Use the values for range checking, because if range checking is off,
the extra bytes won't be missed terribly, but _if range checking is on_
and we used a larger request, a whole extra 4096 bytes would be
allocated."
"These number are irrelevant to the new GNU malloc. I suspect it is
less sensitive to the size of the request."
https://github.com/jeffreykegler/Marpa--R2/blob/master/cpan/libmarpa/obs/marpa_obs.c

/[2]/ Allocated memory contains an 8 or 16 byte overhead for the size of the chunk and usage flags.
http://en.wikipedia.org/wiki/C_dynamic_memory_allocation#dlmalloc

/[3]/ If you allocate chunks with malloc, the chunk size should be a power of 2.
http://gcc.gnu.org/onlinedocs/libiberty/Obstack-Chunks.html

/[4] /the malloc in the GNU C Library _does not round up block sizes to powers of two_, neither for large nor for small sizes http://www.gnu.org/software/libc/manual/html_node/Efficiency-and-Malloc.html#Efficiency-and-Malloc

/[5] /The /new GNU malloc/ improves on things by allocating large objects in chunks of 4096 bytes _rather than in ever larger powers of two_, which results in ever larger wastage.
http://www.sxemacs.org/docs/internals/Low_002dlevel-allocation.html

/[6]/ To the extent possible, _this malloc manages memory from the system in page-size units_.

#    define malloc_getpagesize (4096) /* just guess */

malloc_getpagesize   (default: derived from system #includes)

http://web.mit.edu/course/13/13.715/build/lam-7.1.3/share/memory/ptmalloc/ptmalloc.c

/[7] /
Most operating systems allow programs to discover the page size at runtime.
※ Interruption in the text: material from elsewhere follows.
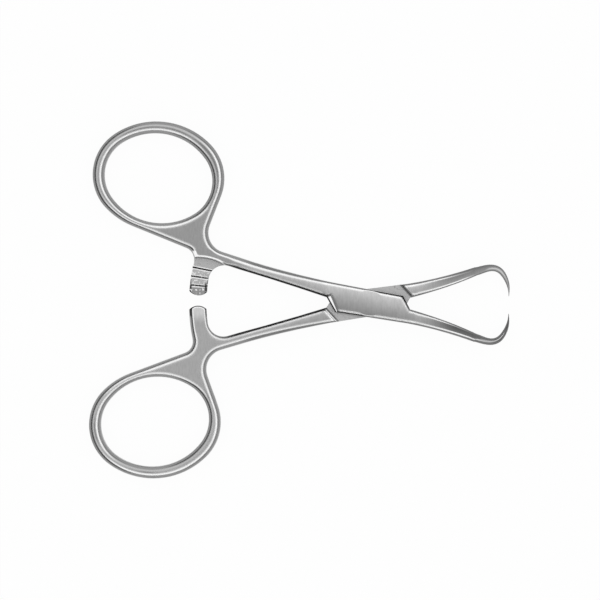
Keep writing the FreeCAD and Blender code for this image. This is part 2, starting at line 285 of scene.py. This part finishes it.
class SatinSteel(Nodes):
    """Ground steel: satin faces with fine marks across the length, a painted highlight line
    round each of them, painted dark reflection on the flanks outside it and a matte tongue and ratchet.

    The methods that start with find keep shares, which say how far a point lies in a
    place or on an edge. Those that end with tone give tones. A lean is a part of the
    surface's normal, so it goes from -1 to 1."""

    def __init__(self, name):
        self.material = bpy.data.materials.new(name)
        self.material.use_nodes = True
        super().__init__(self.material.node_tree)
        self.place = self.nodes.new("ShaderNodeTexCoord")
        self.measure()
        self.find_places()
        self.find_box()
        self.soften_edges()
        self.find_highlight_lines()
        self.find_flanks()
        self.find_bevels()
        self.find_shade()
        self.find_teeth()
        self.find_middle()
        self.marks = self.noise(mark_spacing, 3.0, 0.6)
        shader = self.nodes["Principled BSDF"]
        shader.inputs["Metallic"].default_value = 1
        self.give(shader.inputs["Base Color"], self.tone())
        self.give(shader.inputs["Roughness"], self.roughness())
        self.give(shader.inputs["Normal"], self.normal())

    def noise(self, spacing, detail, rough):
        """Cloudy pattern, 0 to 1, with its grains this far apart."""
        mapping = self.nodes.new("ShaderNodeMapping")
        mapping.inputs["Scale"].default_value = [1 / (length * millimetre) for length in spacing]
        self.give(mapping.inputs["Vector"], self.place.outputs["Object"])
        node = self.nodes.new("ShaderNodeTexNoise")
        node.inputs["Scale"].default_value = 1
        node.inputs["Detail"].default_value = detail
        node.inputs["Roughness"].default_value = rough
        self.give(node.inputs["Vector"], mapping.outputs["Vector"])
        return node.outputs["Fac"]

    def measure(self):
        """Where the point lies and how its surface leans. The ratchets' teeth are where
        the toothed height is more than 0."""
        metres = self.parts(self.place.outputs["Object"])
        self.x, self.y, z = [self.product(part, 1 / millimetre) for part in metres]
        self.normal_x, self.normal_y, normal_z = self.parts(self.place.outputs["Normal"])
        self.x_away = self.absolute(self.x)
        self.y_away = self.absolute(self.y)
        self.side = self.calculate("SIGN", self.y)
        height = self.minus(z, mid_height)
        self.level = self.absolute(height)
        self.toothed_height = self.product(self.side, height)
        self.wall = self.share(self.angle(normal_z), wall_slope)
        self.facing_up = self.rest(self.wall)

    def find_places(self):
        self.pin = self.share(self.length(self.x, self.y), pin_reach)
        self.upper = self.share(self.y, upper_half)
        self.jaws = self.share(self.x, jaw_reach)
        self.handles = self.share(self.x, handle_reach)
        self.ring = self.product(self.share(self.y_away, ring_reach), self.handles)
        self.shank = self.product(self.share(self.x, shank_left), self.share(self.x, shank_right))
        self.ratchet = self.product(
            self.share(self.x, ratchet_left),
            self.share(self.x, ratchet_right),
            self.share(self.y_away, ratchet_out),
            self.share(self.level, ratchet_level),
        )
        self.smooth_handles = self.product(self.handles, self.rest(self.ratchet))

    def find_box(self):
        self.near_box = self.share(self.x_away, box_reach)
        self.plates = self.product(self.near_box, self.share(self.level, plate_level))
        self.tongue = self.product(self.near_box, self.share(self.level, tongue_level))
        self.matte = self.largest(self.tongue, self.ratchet)
        self.past_left_shoulder = self.past_shoulder(self.x, self.y)
        self.past_right_shoulder = self.past_shoulder(self.product(self.x, -1), self.product(self.y, -1))

    def past_shoulder(self, x, y):
        """Share of the box's side of the left shoulder line, which is straight in plan."""
        line = self.product(self.minus(x, shoulder_crossing), shoulder_slope)
        return self.share(self.plus(y, line), shoulder_reach)

    def soften_edges(self):
        """Edges rounded by wear, but for the pin's and the tongue's. The softened normal
        is kept on the clamp's own axes, so that the wear turns with each half."""
        radius = self.blend(self.smooth_handles, face_rounding, handle_rounding)
        radius = self.blend(self.share(self.x, jaw_rounding_reach), radius, jaw_rounding)
        shank_end = self.product(self.shank, self.share(self.y_away, (8.5, 5.5)))
        at_shelf = self.product(
            self.shank,
            self.share(self.toothed_height, (1.2, 1.3)),
            self.share(self.y_away, (11.0, 10.4)),
        )
        radius = self.blend(self.largest(shank_end, at_shelf), radius, shank_rounding)
        radius = self.blend(self.ratchet, radius, ratchet_rounding)
        radius = self.blend(self.largest(self.tongue, self.pin), radius, 0)
        rounding = self.nodes.new("ShaderNodeBevel")
        rounding.samples = 16
        self.give(rounding.inputs["Radius"], self.product(radius, millimetre))
        softened = self.turn(rounding.outputs["Normal"], "WORLD", "OBJECT")
        self.soft_x, self.soft_y, self.soft_z = self.parts(softened)
        self.tilt = self.angle(self.soft_z)
        self.x_lean = self.absolute(self.soft_x)
        self.y_lean = self.absolute(self.soft_y)
        self.outward = self.product(self.side, self.soft_y)
        self.lengthwise = self.minus(self.x_lean, self.product(self.y_lean, 0.6))

    def find_highlight_lines(self):
        """Painted highlight lines round the faces. They fade on the upper edges towards the bows and
        leave out a strip inside the right end of the box's plates."""
        lower_edge = self.share(self.soft_y, (0.0, -0.08))
        jaw_tilt = self.between(lower_edge, jaw_upper_highlight_tilt, jaw_lower_highlight_tilt)
        line = self.share(self.tilt, self.between(self.jaws, highlight_tilt, jaw_tilt))
        upper_edge = self.product(self.share(self.soft_y, (0.02, 0.1)), self.share(self.x, (14.5, 20)))
        line = self.product(line, self.rest(self.product(upper_edge, 0.8)))
        line = self.blend(self.share(self.x, bow_reach), line, self.bow_line())
        inside_end = self.product(
            self.share(self.lengthwise, (0.0, 0.01)),
            self.share(self.lengthwise, (0.13, 0.1)),
            self.share(self.x, box_right_end),
            self.plates,
        )
        self.worn = self.product(line, self.facing_up, self.rest(self.matte), self.rest(inside_end))

    def bow_line(self):
        """Painted highlight line that runs from the bow's lower edge to its middle, where the lean is
        near one that goes from 0.25 down to none. It is fainter midway."""
        from_lean = self.plus(self.soft_y, self.blend(self.share(self.x, (21, 27)), 0.25, 0))
        line = self.share(self.length(self.soft_x, from_lean), (0.17, 0.09))
        midway = self.product(self.share(self.x, (21, 24)), self.share(self.x, (28.2, 26.5)))
        return self.product(line, self.rest(self.product(midway, 0.45)))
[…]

This allows programs to use memory _more efficiently by aligning allocations to this size_ and reducing overall internal fragmentation of pages. http://en.wikipedia.org/wiki/Page_size#Determining_the_page_size_in_a_program

On Sun, Jan 5, 2014 at 7:49 AM, Jeffrey Kegler <[email protected] <mailto:[email protected]>> wrote:

    This is a bit of a long story, but it's a question which I've
    tried to research without must progress, and perhaps someone on
    the list can help.  I've finished up my rework of Marpa's memory
    allocator.  It's based on GNU's obstacks, but very heavily hacked
    at this point.  It's extremely efficient, but efficiency is *not*
    its most important advantage.  Marpa has lots of complex data
    structures which can be very hard to destroy, particularly under
    error conditions -- they may still be under construction.  If you
    look at Ben Pfaff's AVL code, his most complex logic is not for
    the AVL data structures themselves, but the code that makes sure
    his AVL's don't leak memory.

    Obstacks eliminate my having to worry about this.  Each object
    (recognizer, grammar, etc.) has an obstack and almost everything
    is allocated from that obstack.  When the object is destroyed,
    there's no need to follow all the links, make sure everything is
    destroyed in the right order, etc., etc. -- I just delete the
    obstack in which everything was allocated.

    Marpa's obstacks have the disadvantage that I cannot resize
    allocations.  I also cannot free any of the memory without
    destroying the entire obstack.  In Marpa, I rarely need to do
    either of these things.  For the few cases where obstacks fall
    short of what I need, I just fall back on malloc().

Marpa's obstacks get their memory in big blocks from malloc(). For obstacks, I have a good deal of freedom in deciding how much
    memory to request.  My question is, what is the best size?

    I am currently followig the strategy used by GNU's obstacks.  They
    allocated, by default, 4K less a complex calculation based on the
    size of various malloc() headers, etc.  Their idea was that if
    they ask for exactly 4K, GNU's malloc(), because of the extra few
bytes needed for headers, would need to allocate an extra block. That suggests that doing many allocations, all of exactly 4K, is
    an almost pessimal way to use malloc().  But the GNU obstack
    authors append a comment noting that they think their analysis, as
    of the latest GNU malloc, may be obsolete -- that lots of
    allocations of exactly 4K are no longer worse than any other strategy.

    Most helpful for me would be pointers to the writeups where this
    issue is addressed.  I've tried to research this, but the papers
    that I find focus on how well they deal with difficult mixes of
    allocation sizes, and not on how an application with a lot of
    flexibility can help malloc() out.